MH: A la lumière de l'apostasie apparemment croissante de la foi catholique au sein de l'Eglise catholique, pourriez-vous nous dire, pour conclure cette interview, comment vous voyez votre propre mission et la mission et le rôle spécifique de la FSSPX?
Mgr F: Nous pourrions dire que la Société de Saint-Pie X, par la Divine Providence, non par nos propres mérites, représente le passé de l'Église, ce que nous appelons la Tradition. Cela ne peut pas être effacé de l'Église catholique ou de la vie catholique. Donc, notre mission est de le perpétuer. Nous ne sommes pas simplement un monument au passé; nous sommes un témoin vivant de la Tradition dans l'Église, qui est plus importante que les changements et les humeurs du monde moderne. La Foi reste notre mission, en particulier en ravivant l'esprit chrétien, en particulier pour les prêtres de l'Église catholique. Notre rôle spécifique est d'aider l'Église à restaurer le sacerdoce, dans toute sa pureté. Tous les aspects de la vie chrétienne et même de l'Église découlent par conséquent de ce principe. Si vous voulez aider à restaurer l'Église, il faut commencer par le sacerdoce.
MH: Connaissez-vous vous-même les rumeurs selon lesquelles le pape François va bientôt modifier ou saper le Motu Proprio Summorum Pontificum?
Mgr F: Non, je n'ai pas connaissance de cela.
MH: Avez-vous des attentes quant à la relation officielle de la Fraternité avec Rome, d'autant plus que vous avez personnellement signé la correction filiale concernant Amoris Laetitia? Les négociations avec Rome ont-elles été bloquées ou reportées?
Mgr F: Je ne pense pas qu'il y ait une corrélation spécifique entre ma signature de la correction filiale et notre statut à Rome. Nous sommes dans une certaine période pour le moment, mais les choses restent ouvertes à d'autres discussions.

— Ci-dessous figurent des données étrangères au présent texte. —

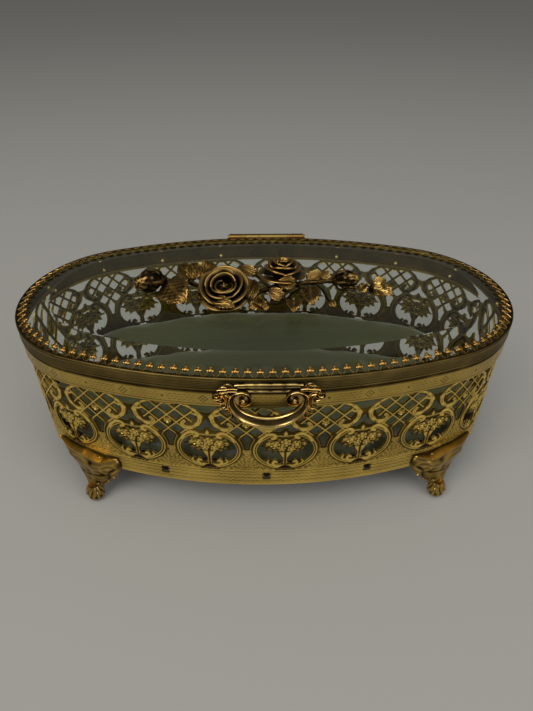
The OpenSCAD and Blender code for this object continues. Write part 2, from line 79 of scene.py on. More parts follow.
def oval_at(s, off):
    """Plan points (n, 2) and outward normals (n, 2) at distance s round the oval, moved out by off."""
    s = np.mod(np.asarray(s, float) + SIDE_LEN / 2, PERIMETER)
    off = np.broadcast_to(np.asarray(off, float), s.shape)
    turned = s >= HALF
    t = np.where(turned, s - HALF, s)
    on_side = t < SIDE_LEN
    ang = np.where(on_side, -math.pi / 2 + (t - SIDE_LEN / 2) / R_SIDE, -PHI + (t - SIDE_LEN) / R_END)
    n = np.stack([np.cos(ang), np.sin(ang)], -1)
    r = np.where(on_side, R_SIDE, R_END) + off
    centre = np.stack([np.where(on_side, 0.0, A - R_END), np.where(on_side, R_SIDE - B, 0.0)], -1)
    sign = np.where(turned, -1.0, 1.0)[..., None]
    return (centre + n * r[..., None]) * sign, n * sign


def station(s, off):
    """One plan point of the oval, with its tangent and its outward normal."""
    p, n = oval_at(np.array([s]), off)
    return p[0], np.array([-n[0][1], n[0][0]]), n[0]


def oval_nearest(xy):
    """Distance outside the oval and outward normal, at plan points."""
    x, y = xy[:, 0], xy[:, 1]
    ax, ay = np.abs(x), np.abs(y)
    on_side = np.arctan2(ay + R_SIDE - B, ax) > PHI
    dx = ax - np.where(on_side, 0.0, A - R_END)
    dy = ay - np.where(on_side, B - R_SIDE, 0.0)
    d = np.hypot(dx, dy)
    return d - np.where(on_side, R_SIDE, R_END), np.stack([dx / d * np.sign(x), dy / d * np.sign(y)], -1)


# Mesh helpers: a shape is its vertices in mm, its faces and, for some, the relief of each vertex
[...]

MH: Y a-t-il des derniers mots qui nous aideraient à grandir dans l'amour loyal pour Notre-Seigneur et Notre-Dame à la lumière du message miséricordieux et de l'avertissement de Fatima?
Mgr F: Si la Bienheureuse Vierge Marie a fait l'effort de venir parler au monde, cela doit être important. Alors écoute-la. Développons une grande dévotion au Cœur Immaculé de Marie. Elle gardera et protégera notre foi, notre espérance et notre charité et nous conduira, comme elle l'a promis, au Ciel.